I am getting the same error. Strangely I havent created the table in question using Impala and "show create table" shows no sign of the Impala serde

 

Deenar

 

hive> select * from mr_event;
FAILED: SemanticException Class not found: com.cloudera.impala.hive.serde.ParquetInputFormat
hive> show create table mr_event;
OK
CREATE EXTERNAL TABLE `mr_event`(
`created` bigint,
`sourced_from` string,
`event_name` string,
`major_version` int,
`minor_version` int,
`feed_code` string,
`action` string,
`status` string,
`cob_date_key` int,
`core_batch_timestamp` string,
`core_batch_guid` string,
`core_audit` string)
PARTITIONED BY (
`cob_date` string COMMENT 'Partition column derived from \'null\' column, generated by Kite.')
ROW FORMAT SERDE
'org.apache.hadoop.hive.ql.io.parquet.serde.ParquetHiveSerDe'
STORED AS INPUTFORMAT
'org.apache.hadoop.hive.ql.io.parquet.MapredParquetInputFormat'
OUTPUTFORMAT
'org.apache.hadoop.hive.ql.io.parquet.MapredParquetOutputFormat'
LOCATION
'hdfs://nameservice1/warehouse/projects/MERCURY/Risk/QuickSilver/MarketRiskData_DEV4/mr_event'
TBLPROPERTIES (
'STATS_GENERATED_VIA_STATS_TASK'='true',
'avro.schema.url'='hdfs://nameservice1/warehouse/projects/MERCURY/Risk/QuickSilver/MarketRiskData_DEV4/mr_event/_metadata/schemas/_1.avsc',
'keycolumns'='created,sourced_from',
'kite.compression.type'='snappy',
'kite.partition.expression'='provided(\"cob_date\", \"string\")',
'last_modified_by'='hive',
'last_modified_time'='1445557882',
'numRows'='8',
'qsmetadata'='{\"dataSet\":\"mr_event\",\"source\":[\"Jupiter\",\" eRisk\"],\"type\":\"fact\",\"partitionByCob\":true,\"whereClause\":\"COB_DATE = date:cobDate AND FEED_CODE IN :feed_code_list\",\"cubeProcess\":\"Add\"}',

Re: Hive error on Partitioned Parquet table

Explorer

Apparently gathering statistics on Impala caused this issue. SHOW CREATE TABLE shows the serde's fine, but individual parititions have the Impala Serde. Any workarounds ?

 

hive> desc formatted mr_event PARTITION (cob_date=20151026);
OK
# col_name data_type comment

created bigint
sourced_from string
event_name string
major_version int
minor_version int
feed_code string
action string
status string
cob_date_key int
core_batch_timestamp string
core_batch_guid string
core_audit string

# Partition Information
# col_name data_type comment

cob_date string Partition column derived from 'null' column, generated by Kite.

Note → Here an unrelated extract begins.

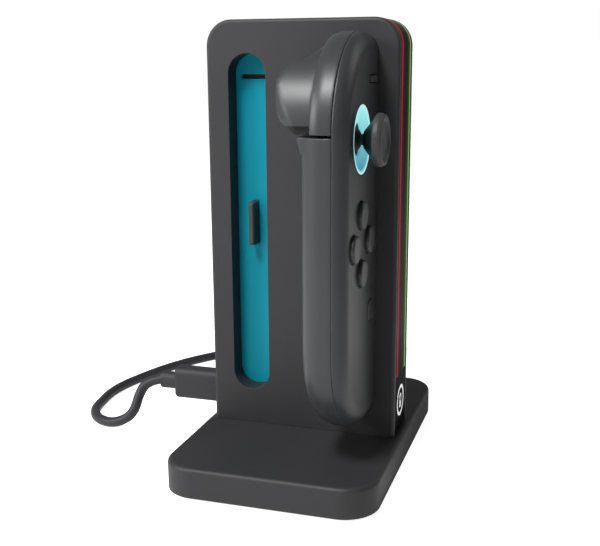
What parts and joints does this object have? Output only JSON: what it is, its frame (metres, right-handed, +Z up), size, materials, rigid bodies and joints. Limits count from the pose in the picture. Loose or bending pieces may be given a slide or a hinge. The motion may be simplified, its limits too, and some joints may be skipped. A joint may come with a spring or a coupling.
{
  "type": "controller charging stand with a docked controller",
  "caption": "Upright charging stand on a weighted base, with bays on both faces, glossy lit side band, USB cord, and a thumbstick controller docked by its rail.",
  "frame": {"origin": "centre of the base's underside, on the surface that the stand rests on", "axes": "+X to the right along the stand's front, +Y from front to back, +Z up"},
  "size_m": [0.119, 0.1604, 0.1353],
  "materials": {
    "stand_plastic": "fine matt, anthracite",
    "band_gloss": "polished black",
    "bay_blue": "satin blue-green",
    "pad_plastic": "soft matt dark grey",
    "pad_rail_blue": "satin light blue",
    "ring_blue": "lit light blue",
    "red_light": "lit red light guide",
    "green_light": "lit green light guide",
    "white_ink": "white inlay",
    "steel": "plain",
    "shell_metal": "nickel plated",
    "gold": "gold plated contacts",
    "board_green": "solder mask",
    "chip_black": "moulded",
    "black_rubber": "matt",
    "cable_jacket": "smooth jacket",
    "plug_plastic": "matt moulding",
    "stick_black": "matt black",
    "cap_rubber": "matt dark grey",
    "battery_wrap": "foil wrap",
    "lamp_white": "clear lamp"
  },
  "bodies": {
    "dock": {"base_cover": "stand_plastic", "base_plate": "stand_plastic", "base_screws": "steel", "rubber_feet": "black_rubber", "ballast_plate": "steel", "front_panel": "stand_plastic", "rear_panel": "stand_plastic", "side_band": "band_gloss", "charge_mark": "white_ink", "tower_foot": "chip_black", "tower_screws": "steel", "main_board": "board_green", "board_parts": "chip_black", "status_leds": "lamp_white", "usb_port": "shell_metal", "light_line_charging": "red_light", "light_lines_charged": "green_light", "bay_floors": "bay_blue", "bay_tongues": "chip_black", "bay_contacts": "gold", "bay_magnets": "shell_metal", "usb_plug_shell": "shell_metal", "usb_plug_body": "plug_plastic", "cord_run": "cable_jacket", "cord_coil": "cable_jacket", "cord_tail": "cable_jacket", "cord_tie": "black_rubber", "far_plug_body": "plug_plastic", "far_plug_shell": "shell_metal"},
    "controller": {"pad_rear_shell": "pad_plastic", "pad_front_shell": "pad_plastic", "pad_screws": "steel", "pad_rail": "pad_rail_blue", "pad_rail_socket": "chip_black", "pad_board": "board_green", "pad_battery": "battery_wrap", "rumble_motor": "steel", "keeper_plates": "steel", "player_lights": "lamp_white", "button_mat": "black_rubber", "stick_ring": "ring_blue", "stick_housing": "steel", "hinge_pins": "steel"},
    "direction_up": {"direction_button_up": "pad_plastic"},
    "direction_right": {"direction_button_right": "pad_plastic"},
    "direction_down": {"direction_button_down": "pad_plastic"},
    "direction_left": {"direction_button_left": "pad_plastic"},
    "minus": {"minus_button": "pad_plastic"},
    "capture": {"capture_button": "pad_plastic"},
    "side_lower": {"side_button_lower": "stick_black"},
    "side_upper": {"side_button_upper": "stick_black"},
    "sync": {"sync_button": "stick_black"},
    "release": {"release_button": "pad_plastic"},
    "stick_press": {"stick_frame": "stick_black"},
    "stick_gimbal": {"stick_yoke": "stick_black"},
    "stick": {"stick_shaft": "stick_black", "stick_boot": "stick_black", "stick_cap": "cap_rubber"},
    "shoulder": {"shoulder_button": "pad_plastic"},
    "trigger": {"trigger": "pad_plastic"}
  },
  "joints": [
    {"name": "controller_pull_off", "type": "slide", "parent": "dock", "child": "controller", "axis": [0, -1, 0], "range_m": [0, 0.055]},
    {"name": "direction_up_press", "type": "slide", "parent": "controller", "child": "direction_up", "axis": [-1, 0, 0], "range_m": [0, 0.0007], "stiffness_N_per_m": 400, "springref_m": -0.0003},
    {"name": "direction_right_press", "type": "slide", "parent": "controller", "child": "direction_right", "axis": [-1, 0, 0], "range_m": [0, 0.0007], "stiffness_N_per_m": 400, "springref_m": -0.0003},
    {"name": "direction_down_press", "type": "slide", "parent": "controller", "child": "direction_down", "axis": [-1, 0, 0], "range_m": [0, 0.0007], "stiffness_N_per_m": 400, "springref_m": -0.0003},
    {"name": "direction_left_press", "type": "slide", "parent": "controller", "child": "direction_left", "axis": [-1, 0, 0], "range_m": [0, 0.0007], "stiffness_N_per_m": 400, "springref_m": -0.0003},
    {"name": "minus_press", "type": "slide", "parent": "controller", "child": "minus", "axis": [-1, 0, 0], "range_m": [0, 0.00035], "stiffness_N_per_m": 400, "springref_m": -0.0003},
    {"name": "capture_press", "type": "slide", "parent": "controller", "child": "capture", "axis": [-1, 0, 0], "range_m": [0, 0.0002], "stiffness_N_per_m": 400, "springref_m": -0.0003},
    {"name": "side_lower_press", "type": "slide", "parent": "controller", "child": "side_lower", "axis": [0, -1, 0], "range_m": [0, 0.0004], "stiffness_N_per_m": 400, "springref_m": -0.0003},
    {"name": "side_upper_press", "type": "slide", "parent": "controller", "child": "side_upper", "axis": [0, -1, 0], "range_m": [0, 0.0004], "stiffness_N_per_m": 400, "springref_m": -0.0003},
    {"name": "sync_press", "type": "slide", "parent": "controller", "child": "sync", "axis": [0, -1, 0], "range_m": [0, 0.0003], "stiffness_N_per_m": 400, "springref_m": -0.0003},
    {"name": "release_press", "type": "slide", "parent": "controller", "child": "release", "axis": [1, 0, 0], "range_m": [0, 0.0007], "stiffness_N_per_m": 400, "springref_m": -0.0003},
    {"name": "stick_click", "type": "slide", "parent": "controller", "child": "stick_press", "axis": [-1, 0, 0], "range_m": [0, 0.0004], "stiffness_N_per_m": 3000, "springref_m": -0.0005},
    {"name": "stick_sideways", "type": "hinge", "parent": "stick_press", "child": "stick_gimbal", "pos_m": [0.019, -0.0278, 0.1023], "axis": [0, 0, 1], "range_deg": [-17, 17], "stiffness_Nm_per_rad": 0.03},
    {"name": "stick_lengthways", "type": "hinge", "parent": "stick_gimbal", "child": "stick", "pos_m": [0.019, -0.0278, 0.1023], "axis": [0, 1, 0], "range_deg": [-17, 17], "stiffness_Nm_per_rad": 0.03},
    {"name": "shoulder_press", "type": "hinge", "parent": "controller", "child": "shoulder", "pos_m": [0.018, -0.021, 0.128], "axis": [1, 0, 0], "range_deg": [0, 1], "stiffness_Nm_per_rad": 0.6, "springref_deg": -0.57},
    {"name": "trigger_squeeze", "type": "hinge", "parent": "controller", "child": "trigger", "pos_m": [0.0132, -0.026, 0.1215], "axis": [0, -1, 0], "range_deg": [0, 5.5], "stiffness_Nm_per_rad": 0.3, "springref_deg": -2.29}
  ]
}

# Detailed Partition Information
Partition Value: [20151026]
Database: marketriskdata_dev4
Table: mr_event
CreateTime: Fri Oct 23 00:54:47 BST 2015
LastAccessTime: UNKNOWN
Protect Mode: None
Location: hdfs://nameservice1/warehouse/projects/MERCURY/Risk/QuickSilver/MarketRiskData_DEV4/mr_event/cob_date=20151026
Partition Parameters:
COLUMN_STATS_ACCURATE true
impala_intermediate_stats_chunk0 HBYAAAA=
impala_intermediate_stats_num_chunks 1
numFiles 0
numRows 0
rawDataSize -1
totalSize 0
transient_lastDdlTime 1445558087

# Storage Information
SerDe Library: org.apache.hadoop.hive.ql.io.parquet.serde.ParquetHiveSerDe
InputFormat: com.cloudera.impala.hive.serde.ParquetInputFormat
OutputFormat: org.apache.hadoop.hive.ql.io.parquet.MapredParquetOutputFormat
Compressed: No
Num Buckets: -1
Bucket Columns: []
Sort Columns: []
Time taken: 0.192 seconds, Fetched: 46 row(s)

Re: Hive error on Partitioned Parquet table

Contributor

Yes I believe its a result of https://issues.cloudera.org/browse/IMPALA-2048.

 

There are some workarounds there.  Alter table to the set the fileformat to impala fixes one part of it, if there are partitions then you have to run this as well

 

alter table $tablename partition($partitionname) set fileformat parquet

 

This has to be run on all the partitions, unfortunately.

 

Highlighted

Re: Hive error on Partitioned Parquet table

Explorer

Hi,

 

We upgraded to CDH 5.5.1 and still facing this issue with Parquet Hive tables. Our table is having few years of partitioned data by certain columns and do we still need to alter for all partitions or any update to this issue?

 

Thanks

Amit

Re: Hive error on Partitioned Parquet table

Contributor

I guess its fixed for newer Impala but wont help your case.

 

Did you check IMPALA-2048, looks like someone put in the bottom comments some steps to do it a bit quicker?